CACI's goal to invest ahead of need changed the kind of conversations it has with customers, which are now more focused on the mission and challenges they face. The conversation has to be about what outcomes the customers are looking for, Mengucci said.

“A customer might say they need 200 people, but what is it they want to get done?” he said.

The answers to that question can be openings for CACI to propose technology that allows it to accomplish the goals with less people and at a lower cost. Those conversations are different at different agencies, Mengucci said.

“Every agency has their own culture and their own pace of change,” he said.

CACI's desire to stay ahead of the customer need is what has driven its acquisitions, but buying other businesses isn’t the only course CACI follows.

“When we look at our gaps, we have a three-pronged strategy – you invest, you partner or you acquired.

When time is on their side, Mengucci said CACI wants to invest to build a capability.

“If the market isn’t going to be there for a couple years, I’ll invest 100% of the time.”

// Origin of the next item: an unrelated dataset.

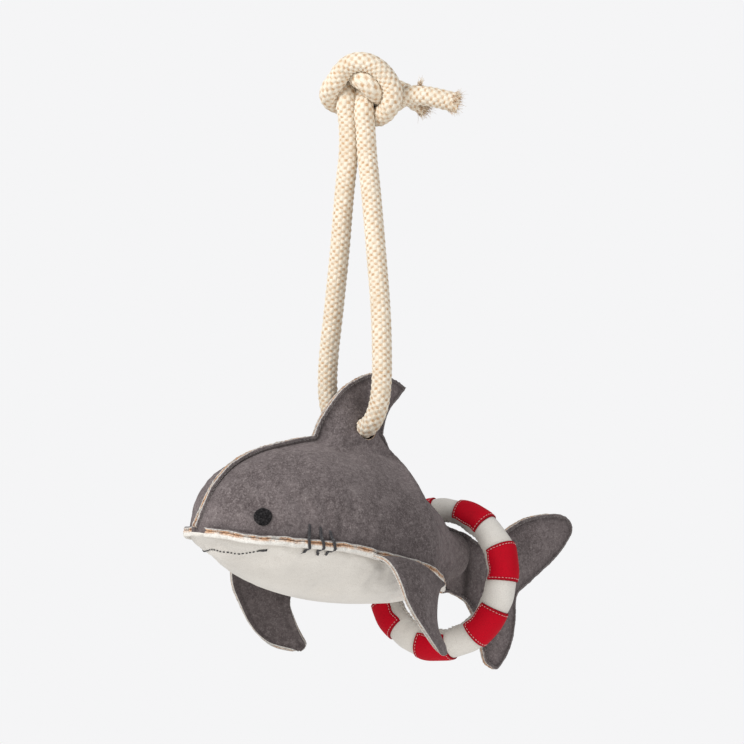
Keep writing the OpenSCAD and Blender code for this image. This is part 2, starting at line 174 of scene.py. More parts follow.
def carried_sides(p, first):
    """Two side vectors at every point of a line, carried along it without twist."""
    t = tangents(p)
    u = np.zeros_like(p)
    v = np.asarray(first, float)
    for i in range(len(p)):
        v = v - (v @ t[i]) * t[i]
        v = v / np.linalg.norm(v)
        u[i] = v
    return u, np.cross(t, u)


def smoothstep(x):
    x = np.clip(x, 0, 1)
    return x * x * (3 - 2 * x)


def waves(s, seed, longest, count=6):
    """A smooth random line over s with waves from longest down, between about -1 and 1."""
    rng = np.random.default_rng(seed)
    total = np.zeros_like(s, dtype=float)
    for k in range(count):
        length = longest / (1 + 0.9 * k)
        total += rng.uniform(0.4, 1) / (1 + 0.7 * k) * np.sin(
            2 * math.pi * s / length + rng.uniform(0, 6.28))
    return total / 1.6


# ---------------------------------------------------------------- body lines

def line_at(x, column):
    """A column of STATIONS at x, on the same smooth curve as in the CAD model."""
    x = np.asarray(x, float)
    s = STATIONS
    low = np.maximum(np.arange(len(s)) - 1, 0)
    high = np.minimum(np.arange(len(s)) + 1, len(s) - 1)
    slope = (s[high, column] - s[low, column]) / (s[high, 0] - s[low, 0])
    i = np.clip(np.searchsorted(s[:, 0], x) - 1, 0, len(s) - 2)
    h = s[i + 1, 0] - s[i, 0]
    t = (x - s[i, 0]) / h
    a, b = s[i, column], s[i + 1, column]
    return (a * (1 - 3 * t ** 2 + 2 * t ** 3) + b * (3 * t ** 2 - 2 * t ** 3)
            + h * (slope[i] * (t - 2 * t ** 2 + t ** 3) + slope[i + 1] * (t ** 3 - t ** 2)))


def back_z(x):
    return line_at(x, 1)


def ridge(x):
    """How sharply the back comes to a ridge: 1 is round, and 2 is a tent under the dorsal fin."""
    return 1 + np.clip(np.minimum((x + 60) / 80, (68 - x) / 40), 0, 1)


def side_at(x, degrees):
    """(y, z) on the outer face of the right side, degrees round from the back."""
    a = np.radians(degrees)
    w = np.radians(line_at(x, 3))
    crown = line_at(x, 1) - BACK_LIP
    y = line_at(x, 2) * np.where(a < math.pi / 2, np.abs(np.sin(a)) ** ridge(x), np.sin(a))
    z = crown - (crown - line_at(x, 4)) * (1 - np.cos(a)) / (1 - np.cos(w))
    return y, z


def left_side_point(x, degrees, out=0.0):
    """A point of the left side, out proud of it, and the side's normal there."""
    y, z = side_at(x, degrees)
    here = np.array([x, -y, z])
    along = np.array([x + 1, -side_at(x + 1, degrees)[0], side_at(x + 1, degrees)[1]]) - here
    round_ = np.array([x, -side_at(x, degrees + 1)[0], side_at(x, degrees + 1)[1]]) - here
    normal = unit(np.cross(round_, along))
    if normal[1] > 0:
        normal = -normal
    return here + normal * out, normal


def seam_point(x):
    """(y, z) of the belly seam on the right side."""
    return side_at(x, line_at(x, 3))


def left_belly_point(x, degrees):
    """A point of the left belly, degrees down from the seam."""
    y, z = seam_point(x)
    b = math.radians(degrees)
    return np.array([x, -y * math.cos(b), z - (z - line_at(x, 5)) * math.sin(b)])


# ---------------------------------------------------------------- meshes

def new_object(name, verts, faces, materials, smooth=True):
    """An object from vertices in millimetres."""
    mesh = bpy.data.meshes.new(name)
    verts = np.asarray(verts, float) * MM
    mesh.from_pydata(verts.tolist(), [], [list(map(int, f)) for f in faces])
    mesh.validate()
    for mat in materials:
        mesh.materials.append(mat)
    mesh.polygons.foreach_set("use_smooth", [smooth] * len(mesh.polygons))
    obj = bpy.data.objects.new(name, mesh)
    bpy.context.scene.collection.objects.link(obj)
    return obj


def points_of(obj):
    """An object's vertices in millimetres."""
    co = np.empty(len(obj.data.vertices) * 3)
    obj.data.vertices.foreach_get("co", co)
    return co.reshape(-1, 3) / MM


def move_points(obj, points):
    obj.data.vertices.foreach_set("co", (np.asarray(points) * MM).ravel())
    obj.data.update()


def edges_of(obj):
    e = np.empty(len(obj.data.edges) * 2, np.int64)
    obj.data.edges.foreach_get("vertices", e)
    return e.reshape(-1, 2)


def normals_of(obj):
    n = np.empty(len(obj.data.vertices) * 3)
    obj.data.vertex_normals.foreach_get("vector", n)
    return n.reshape(-1, 3)


def grid_faces(rows, cols, wrap=False):
    """Quads of a grid; wrap joins the last column to the first."""
    r = np.arange(rows - 1)[:, None]
    c = np.arange(cols if wrap else cols - 1)[None]
    d = (c + 1) % cols
    return np.stack([r * cols + c, r * cols + d, (r + 1) * cols + d, (r + 1) * cols + c],
                    -1).reshape(-1, 4)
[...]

But if the funding streams are strong and deep and CACI needs solutions now, “then we’ll acquire,” Mengucci said. “And if it isn’t core, then we’ll partner.”

An example, he used is cloud computing.

“I’m not going to build my own cloud infrastructure, I’m going to partner,” he said.

Something in the electronic warfare space is different.

“We are always going to be interested in anything in the electromagnetic spectrum,” he said. “Everything with a battery emits a signal.”

Other areas of importance to CACI’s acquisition strategy are data analytics, artificial intelligence and IT modernization capabilities.

“There is a lot of [IT modernization] work out there and we have some gaps, so we’ll continue to go out and fill those gaps,” he said.